Wednesday, April 30, 2014

We are all very little at the foot of the Cross, and yet what the world judges to be a "barrier" to participation is in fact precisely what we need nowadays to draw close to the throne of saving grace.

The Timeless Draw Of The Traditional Latin Mass.
By Fr. Calvin Goodwin, FSSP.

I recently read an article on the influence that current media has on young people. The import of the article was that most young people today have their eyes (and attention) divided at any given moment among their Playstation, their cell phone, and the Internet. Hence the phenomenon amongst young people today - which any longtime teacher can testify to - of the "shrinking span of attention". So what has common perception to do with the Traditional Rite of holy Mass?

Well, when Pope Benedict XVI, in Summorum Pontificum, informed the Catholic world that the Traditional Latin Mass had not in fact been banned after the last ecumenical council and that he wanted that form of Mass to become a common experience in ALL catholic churches, he also mentioned that his was not an exercise in religious nostalgia, but a sign of living growth in the Church - precisely because the "Latin Mass movement" had become a movement of the young. The question, then is: Why are young people drawn in such numbers to the Traditional Latin Mass?

One would have imagined that, with the attested shorter attention span, a Mass that is (a) in Latin, (b) celebrated with "the priest's back to the people," and (c) largely celebrated amidst long periods of silent prayer, would have been exactly what young people would NOT want. But to conclude thus would only be repeating a common error of out time - to think that the Mass must "appeal" to us, and if it doesn't, then we must reshape it so that it will do so.

But what IS the Mass? It is the re-presentation upon the altar, in an unbloody manner, of the Sacrifice of Calvary. This sacrifice of Christ does not need to be made "relevant" to us - we need to conform ourselves to it! And it is a testimony to the truth of this principle that God is leading young people, in large numbers, to the Mass that makes Sacrifice clearly and specifically present.

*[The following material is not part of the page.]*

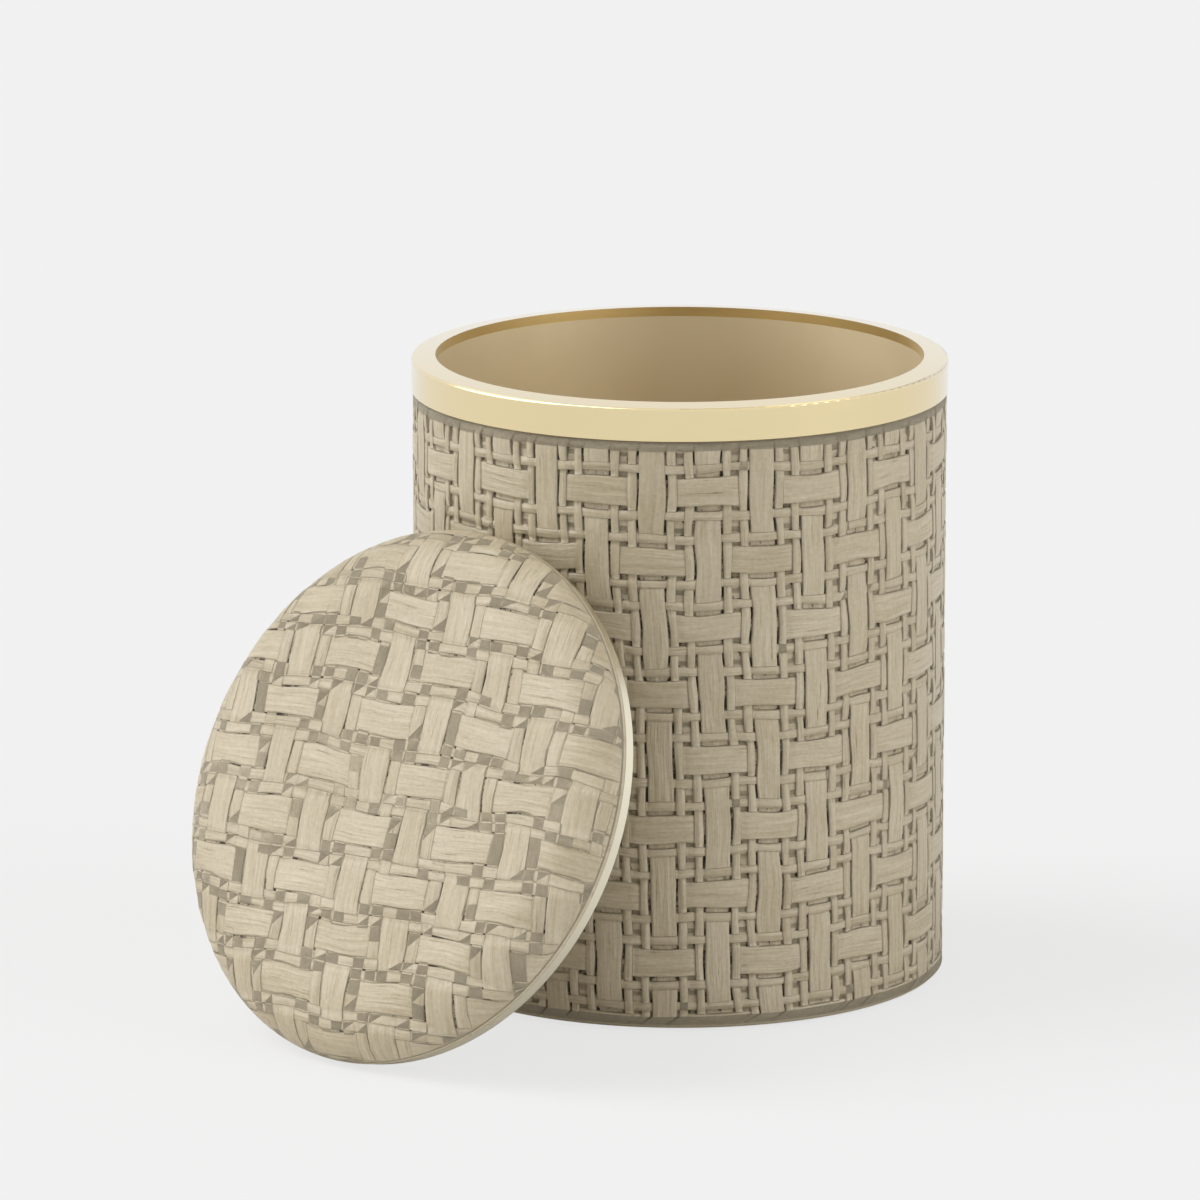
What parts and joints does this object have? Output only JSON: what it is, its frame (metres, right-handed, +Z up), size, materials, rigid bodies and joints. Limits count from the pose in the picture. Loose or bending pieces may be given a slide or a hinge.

The Mass, as celebrated since ancient times in the Catholic Church, draws us out of our everyday experience. The Fathers of the Church used to say that it is not even so much that at the Consecration Our Lord comes down upon the altar as that he draws us upwards to the realm where He dwells in everlasting glory. There, at Mass, we all - young and old - are the ones about whom Our Lord said, "Let the little ones come to me and do not hinder them." (Mk 10:14) We are all very little at the foot of the Cross, and yet what the world judges to be a "barrier" to participation is in fact precisely what we need nowadays to draw close to the throne of saving grace.